Ai fini della verifica della debenza o meno dell’imposta nascente da una sentenza, è pertanto necessario avere riguardo esclusivamente alla situazione sostanziale che ha dato causa alla sentenza registrata. In caso di litisconsorzio facoltativo, infatti, pur nell’identità delle questioni, ben può permanere l’autonomia dei rispettivi titoli, dei rapporti giuridici, delle singole causae petendi e dei singoli petita, con la conseguenza che le cause, per loro natura scindibili, restano distinte (Cass. n. 1710 del 2018).

Nel caso di specie la sentenza revocatoria soggetta a registrazione aveva ad oggetto due distinti rapporti sostanziali, rappresentati dai due contratti di compravendita conclusi dalla medesima parte venditrice con due diverse parti acquirenti e conteneva, nella parte dispositiva, statuizioni distinte (pur se di contenuto analogo) per ciascuno di essi. Pertanto, rispetto a ciascun rapporto, le parti dell’altro costituiscono soggetti ad esso estranei di tal che non ricorrono i presupposti di cui all’art. 57 TUIR.
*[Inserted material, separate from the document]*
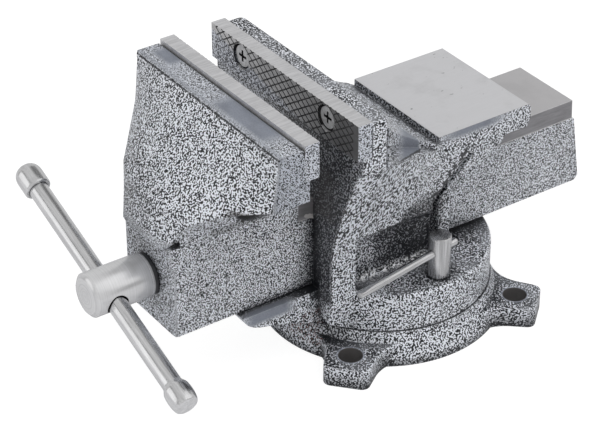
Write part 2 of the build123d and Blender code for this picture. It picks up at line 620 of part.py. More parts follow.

Il ricorso va, pertanto, accolto con la cassazione della sentenza impugnata e, non essendo necessari ulteriori accertamenti in fatto, la causa va decisa con l’accoglimento del ricorso originario.

Sussistono i presupposti per la compensazione delle spese del giudizio di merito, mentre le spese del giudizio di legittimità seguono la soccombenza e si liquidano come da dispositivo.

PQM

La Corte accoglie il ricorso, cassa la sentenza impugnata e, decidendo nel merito, accoglie l’originario ricorso. Condanna la controricorrente al pagamento delle spese processuali del giudizio di legittimità che si liquidano nell’importo complessivo di Euro 1.500,00 per compensi professionali, oltre spese generali ed accessori di legge.

Così deciso in Roma, nella Camera di consiglio, il 29 settembre 2020.